Bush leads Kerry in US electoral votes
John Kerry narrowly trails US President Bush in the battle for the 270 electoral votes needed to win the White House, as he makes his case at the Democratic National Convention this week to topple the Republican incumbent.
With three months remaining in a volatile campaign, Kerry has 14 states and the District of Columbia in his column for 193 electoral votes. Bush has 25 states for 217 votes, according to an Associated Press analysis of state polls as well as interviews with strategists across the country.
"It's a tough, tough map. I think it's going to be a close race," said Democratic strategist Tad Devine, who helped plot Al Gore's state-by-state strategy in 2000 and plays the same role for Kerry.
"But looking back four years, we're much stronger now. I think we're going into this convention in great shape," he said.

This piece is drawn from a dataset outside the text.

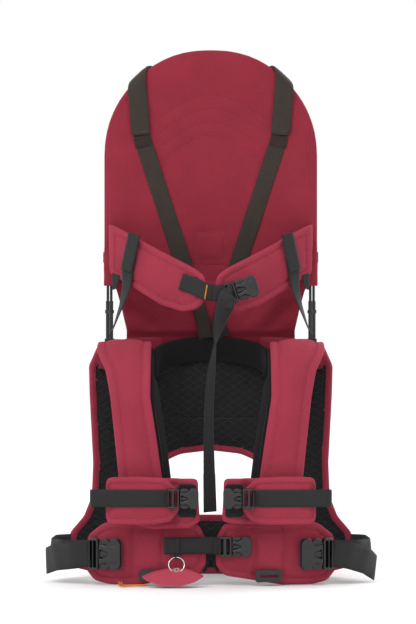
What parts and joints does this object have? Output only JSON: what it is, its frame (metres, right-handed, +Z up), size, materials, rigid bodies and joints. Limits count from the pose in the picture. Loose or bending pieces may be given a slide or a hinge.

Both candidates are short of the magic 270 electoral votes. The margin of victory will come from:
_TOSSUPS — Bush and Kerry are running even in 11 states with a combined 128 electoral votes. Florida, Ohio, Iowa, Nevada, New Hampshire, New Mexico, Wisconsin, Michigan and West Virginia are the toughest battlegrounds. Two other tossups, Pennsylvania and Oregon, could soon move to Kerry's column.
_LEAN KERRY — Maine, Minnesota and Washington (a combined 25 electoral votes) favor Kerry over Bush by a few percentage points. Gore carried them in 2000.
_LEAN BUSH — North Carolina, Colorado, Louisiana, Arizona, Virginia, Arkansas and Missouri (a combined 73 electoral votes) give Bush modest leads. He won all seven in 2000.
All total, 21 states are in play. Some will bounce between "lean" to "tossup" throughout the campaign.